Towards hyperparameter-free optimization with differential privacy

Differential privacy (DP) is a privacy-preserving paradigm that protects the training data when training deep learning models. Critically, the performance of models is determined by the training hyperparameters, especially those of the learning rate schedule, thus requiring fine-grained hyper-parameter tuning on the data. In practice, it is common to tune the learning rate hyperparameters through the grid search that (1) is computationally expensive as multiple runs are needed, and (2) increases the risk of data leakage as the selection of hyperparameters is data-dependent. In this work, we adapt the automatic learning rate schedule to DP optimization for any models and optimizers, so as to significantly mitigate or even eliminate the cost of hyperparameter tuning when applied together with automatic per-sample gradient clipping.
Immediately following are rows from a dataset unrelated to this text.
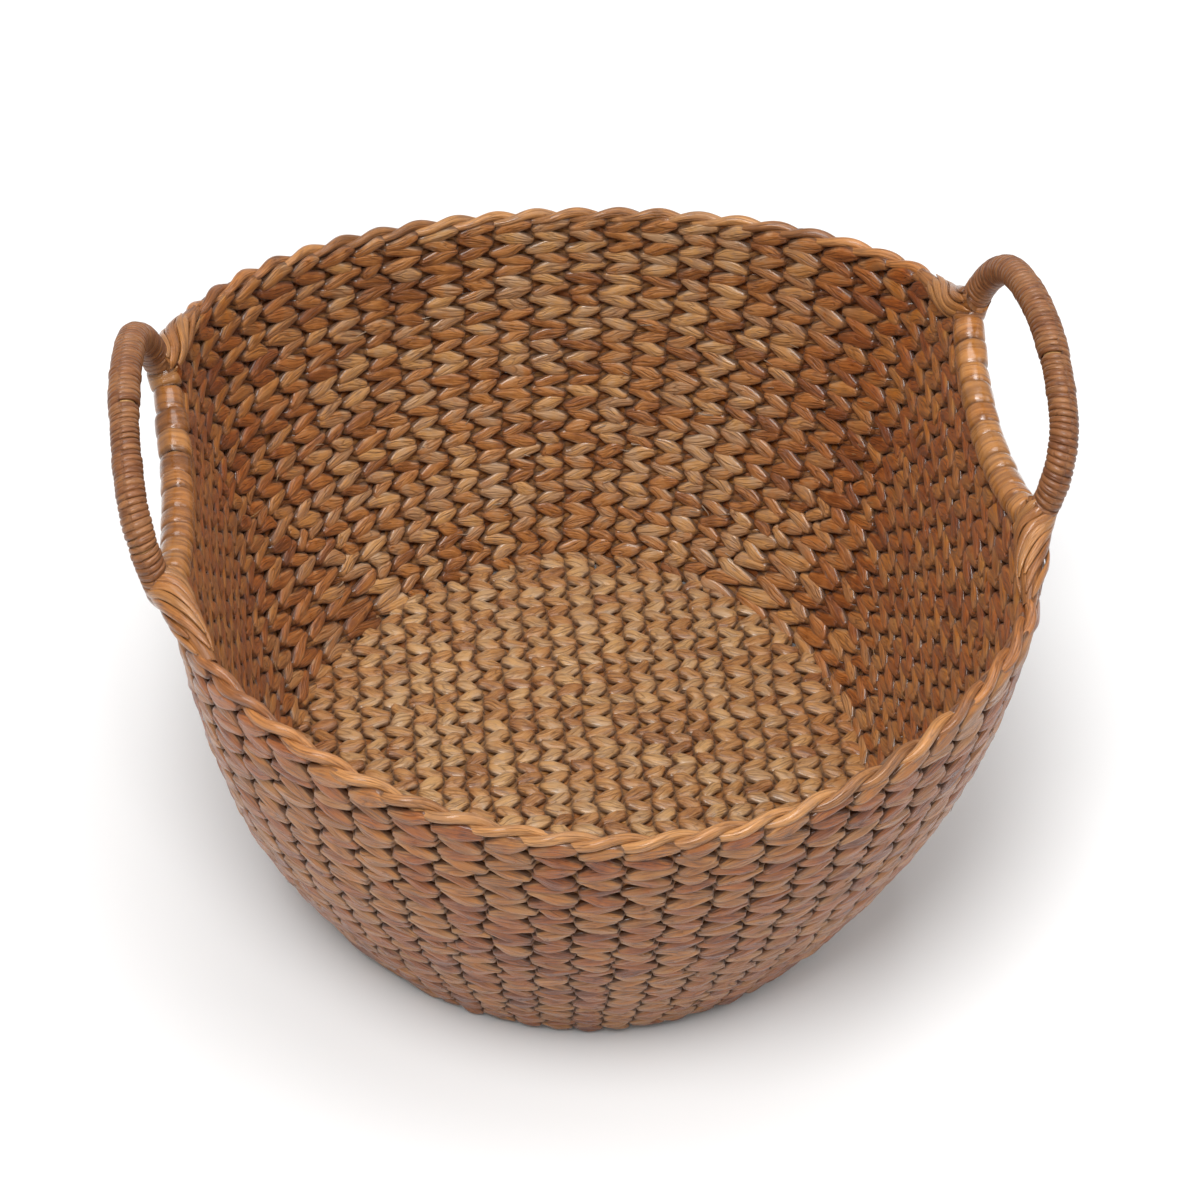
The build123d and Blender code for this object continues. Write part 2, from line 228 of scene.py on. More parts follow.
def smooth_noise(random, count, waves, size):
    """A gentle wander along a row, which closes on itself."""
    position = np.arange(count) / count * 2 * np.pi
    total = np.zeros(count)
    for wave in range(1, waves + 1):
        total += random.normal() * np.sin(wave * 3 * position + random.uniform(0, 2 * np.pi)) / wave
    return total * size


def twined_tube(steps, strand, slant, frame_at, look, random, first_stitch, stitch_count):
    """One strand of a twined pair, as rings round its path.

    steps are stake numbers along the row, whole at each stake. The strand is outside the even
    stakes and inside the odd ones, or the other way round for strand 1, and it crosses its
    partner halfway between stakes, above it or below it as slant says.
    """
    sides = look["sides"]
    turn = np.pi * (steps + strand)
    swing, cross = np.cos(turn), np.sin(turn)
    full = np.abs(swing)
    index = np.mod(np.round(steps).astype(int) - first_stitch, stitch_count)
    shade = random.random(stitch_count)
    fat, lift, tilt = np.clip(random.normal(0, 1, (3, stitch_count)), -1.6, 1.6)[:, index] * full
    fat, lift, tilt = 0.13 * fat, look["lift_jitter"] * lift, 0.4 * tilt
    outside = swing > 0
    push = 1 + random.normal(0, 0.09, stitch_count)[index] * full
    reach = np.where(outside, look["reach_out"], look["reach_in"]) * push
    radial = reach * np.sign(swing) * full ** look["flat"]
    rise_offset = look["cross"] * slant * cross * (1 + tilt) + lift
    height = look["half_height"] * (look["waist"] + (1 - look["waist"]) * full ** look["leaf"]) * (1 + fat)
    depth = look["half_depth"] * (1 + look["turned"] * (1 - full) ** 1.5) * (1 + fat * 0.6)
    point, normal, up, pitch = frame_at(steps)
    rise_offset, height = rise_offset * pitch, height * pitch
    around = (np.arange(sides) + 0.5) / sides * 2 * np.pi
    lobe_phase = random.uniform(0, 2 * np.pi, stitch_count)[index]
    lobes = np.where(outside, look["lobes_out"], look["lobes_in"])[:, None]
    ripple = 1 + lobes * np.cos(look["lobe_count"] * around[None, :] + lobe_phase[:, None]) * full[:, None]
    out = np.cos(around)[None, :]
    wide = np.sign(np.sin(around)) * np.abs(np.sin(around)) ** 0.9
    shingle = np.where(outside, look["shingle"], 0.0)[:, None] * full[:, None] * wide[None, :]
    n_offset = radial[:, None] + depth[:, None] * out * ripple - shingle
    u_offset = rise_offset[:, None] + height[:, None] * wide[None, :]
    tube = point[:, None, :] + normal[:, None, :] * n_offset[..., None] + up[:, None, :] * u_offset[..., None]
    value = {"u": steps.astype(float), "shade": shade[index], "dive": 1 - full, "face": (swing + 1) / 2}
    return tube, value


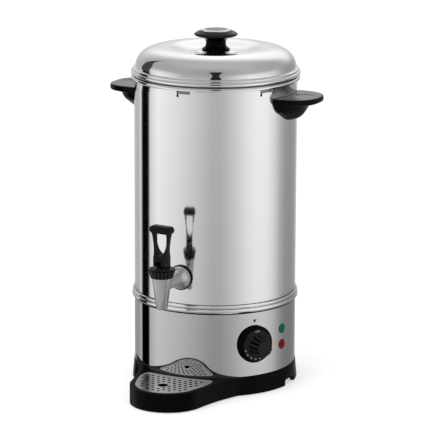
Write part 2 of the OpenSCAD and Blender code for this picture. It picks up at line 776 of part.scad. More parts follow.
module wire_live() {
    color([0.35, 0.18, 0.1]) {
        run([[pin_x[2], tail_y, inlet_z - 2], [5, 66, 40], [-19, 50, 18], [block_at.x + 13, 41, 10.7],
            [block_at.x + 13, 35, 10.7]], wire_r);
        run([[block_at.x + 13, 25, 10.7], [block_at.x + 13, 8, 12], [0, -8, 24], [40, -26, 56],
            dial_tab(-1)], wire_r);
    }
}

module wire_switched() {
    tab = [cutout_at.x, cutout_at.y - 6, plate_z + plate_t + 29.6];
    color([0.1, 0.1, 0.1]) {
        run([dial_tab(1), [56, -20, 60], [36, 6, 52], tab], wire_r);
        run([tab + [0, 12, 0], [26, 46, 60], [17, 45.5, 84], [16.42, 45.1, 93.6]], wire_r);
    }
}

module wire_neutral() {
    color([0.1, 0.25, 0.55]) {
        run([[pin_x[0], tail_y, inlet_z - 2], [-22, 68, 44], [-44, 54, 20], [block_at.x, 41, 10.7],
            [block_at.x, 35, 10.7]], wire_r);
        run([[block_at.x, 25, 10.7], [block_at.x, 12, 14], [-38, 20, 50], [-24, 40, 84],
            [-16.42, 45.1, 93.6]], wire_r);
    }
}

module wire_earth() {
    color([0.3, 0.6, 0.15]) {
        run([[pin_x[1], tail_y, inlet_z + 2], [-9, 66, 34], [-38, 64, 14], [block_at.x - 13, 41, 10.7],
            [block_at.x - 13, 35, 10.7]], wire_r);
        run([[block_at.x - 13, 25, 10.7], [block_at.x - 13, 8, 12], [-50, -14, 12],
            [-50, -24.6, 10.8]], wire_r);
    }
}

// The end of one of the thermostat's tabs.
function dial_tab(s) = let (a = dial_az)
    [72.6 * sin(a) + 8 * s * cos(a), -72.6 * cos(a) + 8 * s * sin(a), dial_z];

module earth_stud() {
    color([0.8, 0.65, 0.3]) translate([-50, -30, plate_z + plate_t]) {
        cylinder(h = 10, r = 2, $fn = 48);
        translate([0, 0, 3.1]) ring(5, 2, 1.2);
        translate([0, 0, 4.3]) hex_nut(7, 2, 3.2);
        cylinder(h = 3.1, r = 4, $fn = 6);
    }
}

module power_inlet() {
    color(black) outward(180, inlet_z, 84) difference() {
        union() {
            translate([-13.5, -10, 0]) cube([27, 20, 28]);
            translate([-24, -12, 26.6]) cube([48, 24, 2.4]);
        }
        translate([-12, -8.2, 9]) cube([24, 16.4, 30]);
        for (s = [-1, 1]) translate([s * 20, 0, 27.7]) cylinder(h = 4, r = 3.2, $fn = 48);
        for (s = [-1, 1]) translate([s * 20, 0, 20]) cylinder(h = 20, r = 1.6, $fn = 48);
        for (i = [0 : 2]) translate([-pin_x[i] - 1, (i == 1 ? 2 : -2) - 2, -1]) cube([2, 4, 12]);
    }
}

module inlet_gasket() {
    color(rubber) difference() {
        outward(180, inlet_z, 100) difference() {
            translate([-24, -12, 0]) cube([48, 24, 10.6]);
            translate([-13.5, -10, -1]) cube([27, 20, 20]);
            for (s = [-1, 1]) translate([s * 20, 0, -1]) cylinder(h = 20, r = 1.6, $fn = 48);
        }
        cylinder(h = 1000, r = tank_r, $fn = 180);
    }
}

module inlet_pins() {
    color([0.8, 0.7, 0.4]) outward(180, inlet_z, 81) for (i = [0 : 2])
        translate([-pin_x[i] - 1, (i == 1 ? 2 : -2) - 2, 0]) cube([2, 4, 24.5]);
}

module inlet_screws() {
    color(zinc) for (s = [-1, 1]) outward(180, inlet_z, 100) translate([s * 20, 0, 0]) {
        cylinder(h = 12, r = 1.6, $fn = 48);
        translate([0, 0, 11.7]) cylinder(h = 1.3, r = 3, $fn = 48);
        translate([0, 0, 4.9]) ring(3.4, 1.6, 1.6);
    }
}

base_moulding();
bottom_plate();
bottom_screws();
rubber_feet();
base_shell();
tank();
joint_band();
tie_rods();
tie_nuts();
drip_grid();
lid();
knob_plate();
lid_knob();
knob_ring();
knob_disc();
knob_washer();
knob_screw();
handle_left();
handle_right();
handle_screws();
handle_washers();
tap_body();
tap_seal();
tap_inner_washer();
tap_nut();
tap_bonnet();
tap_spring();
tap_stem();
seat_cup();
tap_lever();
lever_pin();
thermostat_dial();
thermostat_spindle();
thermostat_body();
thermostat_screws();
thermostat_sensor();
lamp_green();
lamp_red();
lamp_clips();
heat_plate();
heating_element();
cutout_body();
reset_button();
cutout_sensor();
terminal_block();
wire_live();
wire_switched();
wire_neutral();
wire_earth();
earth_stud();
power_inlet();
inlet_gasket();
inlet_pins();
inlet_screws();
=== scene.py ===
# %% [markdown]
# # Dressing a hot water urn
# The solid parts of the urn arrive as a fixed frame: every part already sits where it belongs, in metres.
# This lesson gives them their looks. Mirror-bright steel shows every flat facet, so the turned steel parts
# are modelled again as smooth pieces. Moulded parts are copied and get eased edges, and everything gets a
# material.

# %% Load the frame
import bpy
from math import acos, atan2, cos, degrees, pi, radians, sin, sqrt
from mathutils import Matrix, Vector


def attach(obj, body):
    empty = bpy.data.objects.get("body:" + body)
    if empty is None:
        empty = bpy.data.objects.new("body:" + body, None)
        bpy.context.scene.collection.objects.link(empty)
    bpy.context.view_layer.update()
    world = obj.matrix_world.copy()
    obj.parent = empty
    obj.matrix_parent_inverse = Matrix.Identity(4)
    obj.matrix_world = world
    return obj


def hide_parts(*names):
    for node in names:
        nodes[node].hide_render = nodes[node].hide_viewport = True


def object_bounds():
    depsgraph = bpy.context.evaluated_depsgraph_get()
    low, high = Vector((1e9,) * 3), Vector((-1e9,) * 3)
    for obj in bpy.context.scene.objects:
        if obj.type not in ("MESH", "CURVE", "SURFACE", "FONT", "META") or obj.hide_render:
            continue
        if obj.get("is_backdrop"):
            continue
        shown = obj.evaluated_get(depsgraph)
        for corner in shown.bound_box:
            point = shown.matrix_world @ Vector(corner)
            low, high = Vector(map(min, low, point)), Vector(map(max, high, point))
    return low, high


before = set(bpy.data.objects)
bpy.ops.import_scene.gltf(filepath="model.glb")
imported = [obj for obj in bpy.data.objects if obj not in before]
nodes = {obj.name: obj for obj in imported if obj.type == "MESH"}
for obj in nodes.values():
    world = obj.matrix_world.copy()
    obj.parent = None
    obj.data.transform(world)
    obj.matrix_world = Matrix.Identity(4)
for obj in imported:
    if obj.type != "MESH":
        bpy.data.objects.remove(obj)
frame_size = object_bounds()
bpy.ops.object.select_all(action="DESELECT")
print("solids in the frame:", len(nodes), "box:", frame_size)

# %% [markdown]
# ## Camera
# Seen from far away through a long lens, the urn's sides stay nearly upright. The camera stands a little over
# three and a half metres off, turned from the tap towards the dial, and looks down by 13 degrees.

# %% Place the camera
MM = 0.001
CAMERA_TURN = 24.5                      # degrees from the tap towards the dial
CAMERA_ROLL = 0.2175                    # degrees
CAMERA_PLACE = Vector((1.4683, -3.2219, 1.0383))
CAMERA_AIM = Vector((0, 0, 0.2241))


def looking(at, aim):
    """The matrix of a camera or lamp that stands at one point and looks at another."""
    return Matrix.Translation(at) @ (aim - at).to_track_quat("-Z", "Y").to_matrix().to_4x4()


camera = bpy.data.objects.new("camera", bpy.data.cameras.new("camera"))
bpy.context.collection.objects.link(camera)
camera.matrix_world = looking(CAMERA_PLACE, CAMERA_AIM) @ Matrix.Rotation(radians(CAMERA_ROLL), 4, "Z")
camera.data.sensor_width = 36
camera.data.lens = 222.77
camera.data.shift_x = -0.0006
camera.data.clip_end = 100
bpy.context.scene.camera = camera
bpy.context.scene.view_settings.view_transform = "Standard"
print("camera distance in metres:", round((CAMERA_AIM - CAMERA_PLACE).length, 3))

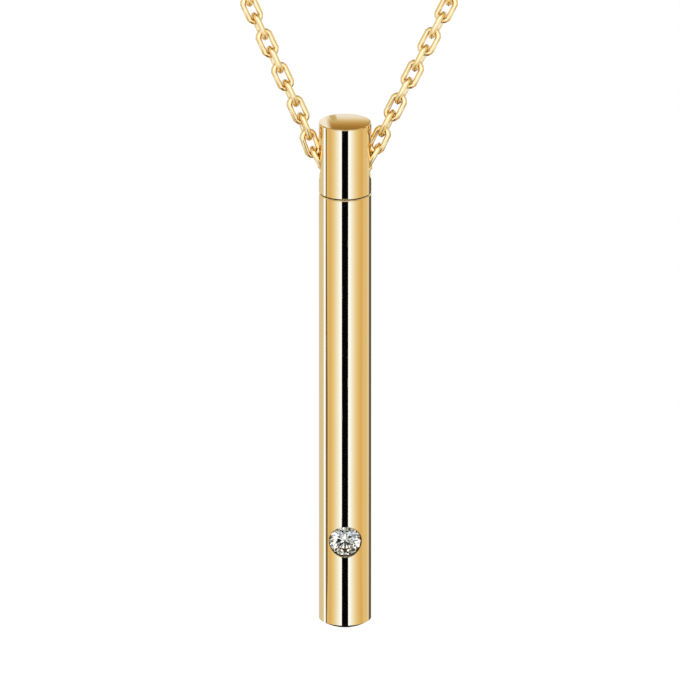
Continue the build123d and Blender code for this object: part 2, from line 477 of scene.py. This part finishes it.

Our hyperparameter-free DP optimization is almost as computationally efficient as the standard non-DP optimization, and achieves state-of-the-art DP performance on various language and vision tasks. 1 Introduction The performance of deep learning models relies on a proper configuration of training hyperparam-eters. In particular, the learning rate schedule is critical to the optimization, as a large learning rate may lead to divergence, while a small learning rate may slowdown the converge too much to be useful. In practice, people have used heuristic learning rate schedules that are controlled by many hyperparameters. For example, many large language models including LLaMa2 (Touvron et al., 2023) uses linear warmup and cosine decay in its learning rate schedule, which are controlled by 3 hyperparameters. Generally speaking, hyperparameter tuning (especially for multiple hyperparam-eters) can be expensive for large datasets and large models.